Wednesday, May 18, 2016

Framing our Perspectives

     Powerlessness, a feeling that is of near consensus when speaking of how mental health challenges are experienced. Caregivers and those with lived experience, at any given time can feel a sense of discouragement for a variety of reasons. Wait lists, lack of services, early discharge dates, narrow treatment options and common experience of feeling unheard are just some of the discouraging realities blocking families from receiving appropriate care and eventual stability. These are merely tipping points that exceed the social, racial, cultural, religious, political challenges that families may experience on a subjective level. As expressed by one client “It feels like scaling a mountain side that continues to grow. The closer we get to the top, the higher the peak seems to be. We never summit, we just always seem to climb.”

Rather poetically, such a metaphor describes beautifully such a common issue. One that is wrought with the additional challenges as illustrated. Confronting such feelings of vulnerability places caregivers in a situation of fragility, where all fears, anxieties and uncertainties are brought to the forefront of discussion. It is an experience shared by many, understood by few and viewed as being impossible to address. Such an emotional, social and psychological challenge calls for an approach that encompasses both realism and idealism. Just as in scaling the elevations of a mountain, balance is crucial.

There is no easy way to approach mental health challenges. Despite severity, everyone experiences stress, sadness, grief and anxiety. Only when there is an unbalance; biologically, socially and emotionally, do we see the formation of disorders and progressive detriment to ones’ psyche. Such taxing factors can be discouraging and are, both personally and publicly the root of many challenges faced by families and their loved ones. These are known factors, they in many cases are absolute experiences and with that become the primary focuses that impede families. Fixating on the stressors distracts of the overall goal.


It is a question that stalls and staggers many: what are your expectations? So many challenges can be impeding that at times, the strengths and options for families and their loved ones can be like trying to see the mountain peak when you are still at the base. Re-framing how approaches to mental health challenges are applied for families opens avenues to resilience, strengthening and self-advocacy. Family expectations, however lofty, are not necessarily unrealistic. The intentions behind them may not be practical, but are far from fantastical. Families hold onto those expectations, not out of a grandeur, but as a means to propel up the mountain.
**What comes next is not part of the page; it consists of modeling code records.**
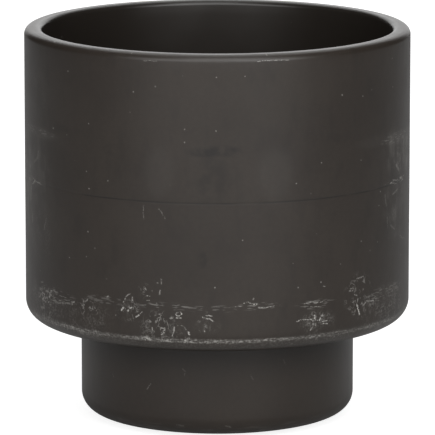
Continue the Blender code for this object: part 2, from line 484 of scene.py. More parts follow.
# Single scratches: (half width in mm, strength, then points as degrees round and mm up)
STROKES = [
    (0.20, 0.70, (-64.0, 10.2), (-62.5, 10.3), (-62.0, 9.0)),
    (0.32, 0.55, (-59.3, 9.9), (-58.8, 10.9), (-58.0, 11.6)),
    (0.20, 0.45, (-65.0, 13.0), (-63.5, 13.1)),
    (0.30, 0.35, (-65.0, 6.3), (-62.8, 6.4)),
    (0.28, 0.30, (-56.0, 9.0), (-51.0, 9.5), (-47.5, 9.8)),
    (0.20, 0.50, (-48.0, 10.1), (-46.5, 10.4)),
    (0.22, 0.45, (-42.6, 10.0), (-42.2, 11.1), (-41.2, 11.7)),
    (0.20, 0.55, (-34.0, 13.2), (-33.3, 13.3)),
    (0.22, 0.45, (-31.0, 8.8)),
    (0.26, 1.00, (-29.0, 10.3), (-28.4, 10.9)),
    (0.12, 0.70, (-28.4, 12.2), (-27.3, 14.1), (-26.0, 14.8)),
    (0.22, 0.50, (-25.3, 13.9), (-25.4, 12.6)),
    (0.24, 1.00, (-26.9, 10.2), (-26.3, 10.9), (-25.2, 11.4)),
    (0.22, 0.95, (-24.2, 9.0), (-23.4, 9.4)),
    (0.10, 0.60, (-23.2, 9.4), (-22.3, 10.3)),
    (0.26, 0.45, (-21.5, 16.6), (-21.0, 16.2)),
    (0.24, 0.40, (-21.7, 15.4)),
    (0.12, 0.80, (-20.9, 14.4), (-19.9, 14.5)),
    (0.12, 0.50, (-20.8, 13.4), (-20.0, 13.4)),
    (0.16, 0.35, (-16.3, 19.2), (-16.4, 17.9)),
    (0.22, 0.45, (-16.7, 16.1), (-16.9, 15.2)),
    (0.13, 0.80, (-19.1, 6.7), (-19.0, 5.7)),
    (0.16, 0.50, (-17.5, 10.0), (-16.3, 10.0), (-17.0, 8.4)),
    (0.14, 0.80, (-16.4, 6.5), (-15.4, 6.5), (-15.6, 5.3), (-16.4, 4.8)),
    (0.20, 0.80, (-13.6, 9.1), (-12.8, 9.5)),
    (0.13, 0.80, (-12.5, 6.9), (-12.6, 5.9), (-13.2, 4.6)),
    (0.18, 0.80, (-12.2, 9.3), (-10.4, 9.4)),
    (0.14, 1.00, (-12.1, 10.3), (-11.5, 10.8), (-10.6, 10.8), (-10.2, 10.4),
     (-10.8, 10.0), (-11.7, 9.9), (-12.1, 10.3)),
    (0.10, 0.40, (-11.6, 7.4), (-10.5, 7.5), (-9.5, 7.0), (-8.6, 6.0)),
    (0.22, 0.95, (-8.3, 5.9), (-8.1, 5.1)),
    (0.20, 0.55, (-5.3, 8.7)),
    (0.22, 0.50, (-5.0, 6.1)),
    (0.22, 0.85, (-4.4, 9.7)),
    (0.22, 0.65, (-3.7, 6.1)),
    (0.14, 0.80, (-3.3, 10.1), (-1.5, 10.1)),
    (0.20, 0.75, (-3.3, 9.4), (-2.2, 9.3), (-1.2, 8.7)),
    (0.10, 0.70, (5.2, 12.4), (7.0, 12.5)),
    (0.13, 1.00, (7.6, 13.3), (9.0, 13.4), (10.0, 12.9), (11.5, 12.8)),
    (0.20, 0.35, (10.2, 13.9), (10.5, 14.3)),
    (0.14, 0.70, (12.0, 11.9), (14.2, 11.9), (16.6, 12.2)),
    (0.18, 0.95, (23.6, 7.8), (24.8, 8.0)),
    (0.16, 0.75, (25.6, 8.1), (29.0, 7.8)),
    (0.13, 0.70, (26.0, 12.2), (28.0, 12.4), (32.0, 12.1)),
    (0.16, 0.65, (28.0, 5.2), (28.8, 5.9)),
    (0.10, 0.50, (28.2, 11.2), (31.5, 10.9)),
    (0.12, 0.85, (28.9, 7.8), (28.9, 6.3)),
    (0.26, 0.90, (29.4, 8.9), (29.5, 8.1)),
    (0.12, 0.90, (29.7, 7.8), (29.7, 6.2)),
    (0.12, 0.80, (30.4, 7.5), (30.6, 6.6)),
    (0.22, 0.95, (31.1, 7.5), (32.0, 8.7)),
    (0.11, 0.85, (31.1, 7.2), (34.0, 7.0)),
    (0.13, 0.85, (32.2, 6.6), (33.9, 6.2)),
    (0.10, 0.60, (32.2, 16.0), (33.2, 16.0)),
    (0.20, 0.45, (42.0, 13.7), (43.5, 13.8)),
    (0.16, 0.65, (44.2, 12.6), (45.2, 12.3)),
    (0.20, 0.55, (45.6, 11.4), (45.3, 10.2)),
    (0.28, 1.00, (45.2, 9.8), (45.9, 8.5), (46.3, 7.2)),
    (0.18, 0.40, (45.2, 16.6), (48.0, 16.8)),
    (0.20, 0.50, (47.5, 9.1), (49.5, 10.2), (53.0, 9.9)),
    (0.12, 0.30, (-21.6, 37.6), (-21.9, 36.0), (-21.6, 34.2)),
    (0.12, 0.28, (-17.0, 37.0), (-16.2, 36.2), (-15.2, 34.6)),
    (0.22, 0.60, (-71.8, 37.5), (-69.6, 38.6)),
    (0.18, 0.45, (-71.0, 39.0), (-67.0, 38.5)),
    (0.34, 0.32, (-73.0, 37.4), (-73.2, 35.4)),
    (0.36, 0.32, (-72.0, 29.6), (-72.2, 27.4)),
    (0.42, 0.16, (-70.0, 43.6), (-67.0, 45.0), (-66.4, 46.6)),
    (0.30, 0.20, (-61.0, 30.0), (-62.5, 27.0)),
    (0.18, 0.45, (64.0, 39.7), (66.0, 39.2), (68.0, 39.3)),
    (0.42, 0.26, (66.4, 43.2), (68.4, 41.8)),
    (0.28, 0.24, (64.0, 36.0), (67.5, 36.8)),
    (0.28, 0.18, (58.8, 36.4), (59.6, 33.6)),
    (0.28, 0.15, (60.4, 30.4), (60.6, 27.8)),
    (0.30, 0.20, (62.5, 28.0), (65.4, 26.7)),
    (0.26, 0.30, (70.0, 24.4), (72.0, 23.2), (75.0, 22.8)),
    (0.09, 0.85, (11.5, 74.6), (15.5, 74.8), (20.8, 74.6)),
    (0.10, 0.35, (-21.5, 74.4), (-17.5, 74.5)),
]
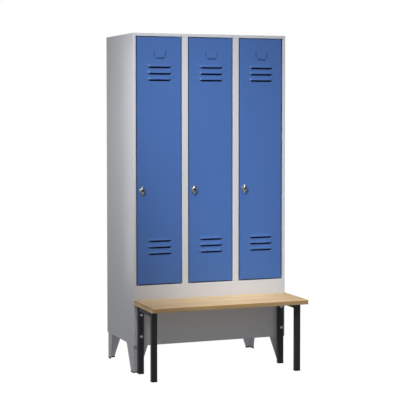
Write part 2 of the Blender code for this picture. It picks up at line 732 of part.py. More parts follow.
def build_leg_cap(name, left, front):
    """A square sole with the plug that holds it in its tube."""
    work = bmesh.new()
    block(work, (left, front, 0), (left + LEG_SIDE, front + LEG_SIDE, LEG_CAP_HEIGHT))
    top = [face for face in work.faces if face.normal.z > math.cos(math.radians(1))]
    bmesh.ops.inset_region(work, faces=top, thickness=LEG_WALL + SEAT_GAP, use_even_offset=True)
    raised = bmesh.ops.extrude_face_region(work, geom=top)["geom"]
    bmesh.ops.delete(work, geom=top, context="FACES")
    bmesh.ops.translate(work, vec=(0, 0, LEG_PLUG_HEIGHT),
                        verts=[item for item in raised if isinstance(item, bmesh.types.BMVert)])
    add_part(name, finish_mesh(name, work), BLACK_PLASTIC)


def build_bolts(hand, across):
    """Round-headed bolts through a rear leg and the lower front panel."""
    head_face = FRONT - 2 * SEAT_GAP - LEG_SIDE
    shank = LEG_SIDE + 2 * SEAT_GAP + SHEET + BOLT_END
    angles = [math.pi / 2 * step / BOLT_HEAD_STEPS for step in range(1, BOLT_HEAD_STEPS + 1)]
    dome = [(BOLT_HEAD_RADIUS * math.sin(angle), BOLT_HEAD_HEIGHT * math.cos(angle)) for angle in angles]
    outline = ((0, BOLT_HEAD_HEIGHT), *dome, (BOLT_RADIUS, 0), (BOLT_RADIUS, -shank), (0, -shank))
    for end, level in bolt_levels().items():
        name = f"bench_bolt_{end}_{hand}"
        place = Matrix.Translation((across, head_face, level)) @ FACING_FRONT
        turn(add_part(name, outline_mesh(name, outline), ZINC, place))


build_shell()
build_front_frame()
build_inside()
build_feet()
for door_number in range(COMPARTMENTS):
    build_lock(door_number, build_door(door_number))
build_bench()
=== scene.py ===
"""Looks of a steel cloakroom locker with a bench bolted to its front.

Metres, +Z up, in the CAD model's frame: the locker's front and the bench face -Y, and
the floor is at nought.
"""
import json
import math

import bmesh
import bpy
import numpy as np
from mathutils import Euler, Matrix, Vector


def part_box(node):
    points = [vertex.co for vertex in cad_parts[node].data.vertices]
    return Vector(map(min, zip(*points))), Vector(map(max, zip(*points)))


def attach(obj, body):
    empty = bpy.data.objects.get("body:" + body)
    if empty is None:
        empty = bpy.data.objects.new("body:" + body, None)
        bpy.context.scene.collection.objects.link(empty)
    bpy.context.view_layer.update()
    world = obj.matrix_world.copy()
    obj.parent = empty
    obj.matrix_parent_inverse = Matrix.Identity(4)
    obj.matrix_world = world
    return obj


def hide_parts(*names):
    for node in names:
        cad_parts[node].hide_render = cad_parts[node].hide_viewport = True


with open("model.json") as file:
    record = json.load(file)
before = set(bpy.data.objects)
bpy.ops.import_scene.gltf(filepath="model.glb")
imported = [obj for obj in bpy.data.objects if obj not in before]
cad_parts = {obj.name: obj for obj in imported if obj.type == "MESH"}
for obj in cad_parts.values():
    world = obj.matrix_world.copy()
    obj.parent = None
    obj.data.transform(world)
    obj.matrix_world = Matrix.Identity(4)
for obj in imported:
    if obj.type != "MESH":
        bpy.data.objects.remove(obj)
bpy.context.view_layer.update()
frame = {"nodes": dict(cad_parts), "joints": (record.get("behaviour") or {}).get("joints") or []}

# Places read from the CAD model
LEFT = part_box("side_panel_left")[0].x
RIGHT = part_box("side_panel_right")[1].x
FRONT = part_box("side_panel_left")[0].y
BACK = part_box("side_panel_left")[1].y
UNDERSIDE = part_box("side_panel_left")[0].z
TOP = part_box("side_panel_left")[1].z
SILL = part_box("lower_front_panel")[1].z
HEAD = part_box("top_panel")[0].z
FRAME_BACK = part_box("mullion_1")[1].y
EDGES = (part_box("post_left")[1].x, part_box("mullion_1")[0].x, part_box("mullion_1")[1].x,
         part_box("mullion_2")[0].x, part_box("mullion_2")[1].x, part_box("post_right")[0].x)
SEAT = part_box("seat_board")

# Bodies that move, from the left
DOOR_BODIES = ("left_door", "middle_door", "right_door")
LOCK_BODIES = ("left_lock", "middle_lock", "right_lock")

# Openings of the front frame, cut back from the CAD model's edges beside each door and below it
EDGE_TRIMS = ((0.0035, 0.0025), (0.0035, 0.0025), (0.0032, 0.0050))
SILL_TRIM = 0.0020
OPENING_LOW = SILL - SILL_TRIM
OPENINGS = tuple((left - before, right + after)
                 for left, right, (before, after) in zip(EDGES[::2], EDGES[1::2], EDGE_TRIMS))

# Folded sheet: a support line beside each bend keeps the flats flat under smooth shading
SHEET = 0.001
SUPPORT = 0.0006
CORNER_BEND = 0.0042
OPENING_BEND = 0.0024
QUARTER = math.pi / 2

# Doors
DOOR_DEPTH = 0.016
DOOR_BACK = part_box("door_1")[1].y
DOOR_FACE = DOOR_BACK - DOOR_DEPTH
DOOR_BEND = 0.0020
DOOR_BACK_BEND = 0.0015
DOOR_RETURN = 0.012

# Louvres: the middles of the two groups of lips stand below the head and above the sill
LOUVRE_WIDTH = 0.132
LOUVRE_HEIGHT = 0.020
LOUVRE_PROUD = 0.0060
LOUVRE_PITCH = 0.035
LOUVRE_END = 0.013
LOUVRE_SHIFT = 0.0025
LOUVRE_SLOT = 0.0098
LOUVRE_DROP = 0.198
LOUVRE_RISE = 0.208
LOUVRE_SWELL_POWER = 0.7
LINE_TOLERANCE = 0.0001

# Card holder: two upright strips and a foot, with narrow cuts along them
CARD_DROP = 0.118
CARD_SHIFT = 0.0055
CARD_HALF_SPAN = 0.0325
TAB_WIDTH = 0.0030
TAB_CUT = 0.0015
TAB_HEIGHT = 0.030
TAB_LIFT = 0.009
TAB_PROUD = 0.0016
TAB_FOOT = 0.050
TAB_FOOT_CUT = 0.0024
TAB_POWER = 16
TAB_STATIONS = np.array([-1, -0.96, -0.90, -0.80, 0, 0.80, 0.90, 0.96, 1])

# Feet
FOOT_WALL = 0.002
FOOT_BEND = 0.0045
FOOT_BOTTOM_WIDTH = 0.036
FOOT_BOTTOM_LENGTH = 0.041

# Bench
STAVE = 0.0450
SEAT_CORNER = 0.0050
SEAT_TOP_BEND = 0.0050
SEAT_LOW_BEND = 0.0030
TUBE_BEND = 0.0030
TUBE_WALL = 0.0015
TUBE_STATIONS = (0, 0.02, 0.5, 0.98, 1)
SCREW_INSET = 0.045
SCREW_GAP = 0.0003
WELD_SIZE = 0.0022
WELD_CORNER = 0.002
WELD_OUT = 0.0014
WELD_LIFT = 0.0002
WELD_WALL = 0.0006
WELD_RIPPLE = 0.16
WELD_RIPPLE_TURN = 2.1
LEG_GAP = 0.0003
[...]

Expectations need not be lowered. Only to the discouragement of families and their loved ones do we then give into the belief that there can be nothing better and that our acceptance can go no farther than coping. We aim to strengthen and strive to exceed our own fears and anxieties that perpetuate the belief that there is only so much we can do. Re-frame, redefine expectations for ones’ self and those we care for. What is the goal of reaching the peak? Knowing we will not find a cure, nor that the mental health challenges will fully dissipate; or that we must accept that there will always be challenges. Needless to say, we continue to strive for the top. Once we reach it, we aim to balance ourselves, achieve stability and maintain that sure footing.

Strengthening ourselves, exploring our fears, knowing what tools and supports we need are at the basis of such an endeavour. We need not abandon the belief that our loved one and our family can be well but explore such a focus outside of a narrow, binary lens. By maintaining a straight path up a mountain, we sacrifice the potential of balance, grip and ease of movement. Mental health challenges, like climbing is not a straight path. Though we aim to meet a goal, our path to it will involve falling back, stumbling and revisiting prior paths. Our is to look at our expectations as reflection of self, fears and aspirations for all involved.


Ultimately, our goals are to re-frame our thinking to meet expectation. To lower our expectations raises only the inevitability of apathy and acceptance of how stressful it can be for families to wait for services or feel heard. We gain nothing by acceptance of current practices except a continuation of such an ill fitted cycle. As parents, spouses, children and practitioners, it is our responsibility to keep high, realistic expectations to ensure that change can happen for our loved ones. Each and every person can be helped, supported and healthy. We will stumble, fall and fail along the way. But most importantly, we learn. We learn what our fears are, our own aspirations and the actions needed for us to strengthen ourselves.